Primo: i rendimenti del Btp decennale, su cui si misura lo spread in rapporto al Bund e dunque lo stato di salute del Paese per come viene percepito dai mercati finanziari, sono ormai minimi storici dal 2005.
Secondo: la Borsa italiana è invece ai massimi dal giugno del 2011, da prima cioè che si scatenasse la tempesta finanziaria che spinse Silvio Berlusconi a prendere atto del rovinoso fallimento del suo terzo Governo e Giorgio Napolitano a sostituirlo con Mario Monti che ci salvò dalla bancarotta.
Terzo: la Banca centrale cinese ha rivelato giovedì di aver acquistato il 2% di Eni e di Enel mentre BlackRock, la più grande compagnia finanziaria del mondo, continua il suo shopping italiano e sale al 5% di Mps dove essere già entrata in Intesa, in Unicredit, in Ubi, in Generali, in Fiat, in Mediaset, in Telecom, in Atlantia e in un bel po’ di altre nostre società.
E’ il segno che l’Italia in questo momento vive un momento magico sui mercati internazionali ed è in grado di attirare capitali esteri che arrivano da tutte le parti, da Est come da Ovest. Del resto, solo la settimana prima i russi di Rosneft avevano annunciato il loro ingresso in forze in Pirelli, sanzioni permettendo.
E’ presto per cantare vittoria e per festeggiare la svolta, ma non c’è dubbio che in tutto questo la rivoluzione di Renzi, promossa a pieni voti dal presidente Obama, abbia il suo peso e stia incuriosendo tutto il mondo per il suo evidente furore riformista. Nel nuovo appeal italiano la novità del governo Renzi e soprattutto il fatto che l’arrugginita macchina parlamentare si sia finalmente messa in moto e prometta di fare le riforme istituzionali che non ha mai fatto in vent’anni contano.
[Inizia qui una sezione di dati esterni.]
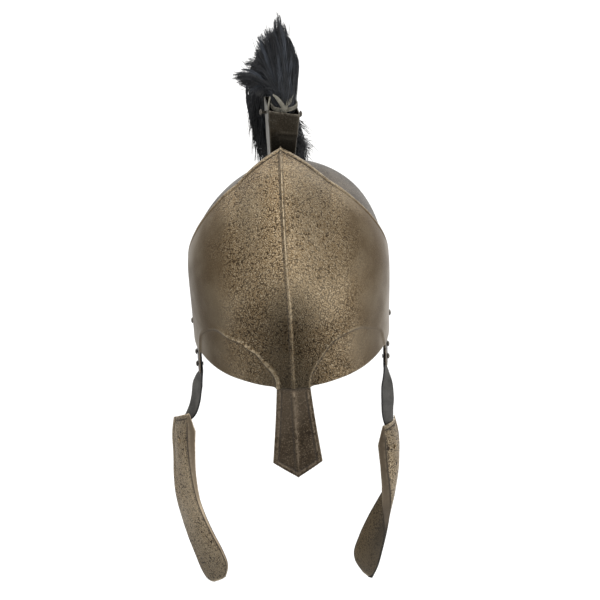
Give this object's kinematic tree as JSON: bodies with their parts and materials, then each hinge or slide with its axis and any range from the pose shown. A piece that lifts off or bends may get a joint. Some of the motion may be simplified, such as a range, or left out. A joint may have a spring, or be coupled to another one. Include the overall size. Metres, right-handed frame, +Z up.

Eccome se contano.
Tutto questo è vero, ma pensare che la novità italiana sia tutta in capo al Governo sarebbe sicuramente riduttivo. Ieri una novità clamorosa e impensabile in altri tempi è stata ad esempio l’inequivocabile sferzata che un uomo di solito prudente come il governatore della Banca d’Italia, abituato a muoversi a passi felpati nella vellutate stanze di Via Nazionale ha riservato a imprenditori e sindacati. La loro rigidità – ha sostenuto il Governatore – è un forte ostacolo alla crescita: “lacci e lacciuoli, intesi come rigidità legislative, burocratiche, corporative, imprenditoriali e sindacali sono la remora principale allo sviluppo del nostro Paese”.
L’immediata e furiosa reazione di imprenditori e sindacati, non per caso spesso uniti nella conservazione dello status quo, è la miglior dimostrazione che Ignazio Visco ha fatto centro. Del resto, se da vent’anni l’Italia non cresce o cresce meno dei suoi partner europei o molto meno di quanto non fosse cresciuta non solo nel Dopoguerra ma perfino negli ultimi decenni del secolo scorso, non si può sempre dire che la colpa è degli altri.
Se negli anni Settanta il leader della Cgil, Luciano Lama, guidava gli scioperi per le riforme e ai tempi nostri Susanna Camusso si oppone a qualunque riforma arrivando a minacciare (prima di un tardivo ripensamento) uno sciopero generale perfino contro un Governo che per la prima volta riduce le tasse ai lavoratori meno abbienti qualcosa vorrà pur dire.
La Confindustria parla tanto di competitività ma poi il suo presidente non ha nulla di meglio da offrire che minacciare di portare le sue fabbriche in Svizzera. Quanto ai sindacati provate a parlare loro di meritocrazia o di produttività e vi diranno che sono bestemmie o giù di lì. Per fortuna oggi c’è un premier che non si lascia intimidire dalla sorda opposizione dei sindacati e della Confindustria e tirando dritto per la sua strada ne svela tutta l’irrilevanza politica e sociale.
Le parole del Governatore sono sulla stessa lunghezza d’onda del nuovo governo. Rottamare la vecchia classe politica era sacrosanto, ma c’è molto altro da rottamare in questo Paese. Finalmente assistiamo anche ai primi colpi di piccone alle corporazioni e ai vecchi gruppi dirigenti imprenditoriali e sindacali. La partita sarà lunga e dura e non è ancora vinta ma finalmente nel Paese si comincia a respirare un’aria diversa. E il cambiamento sembra trasformarsi ogni giorno di più da chimera in speranza.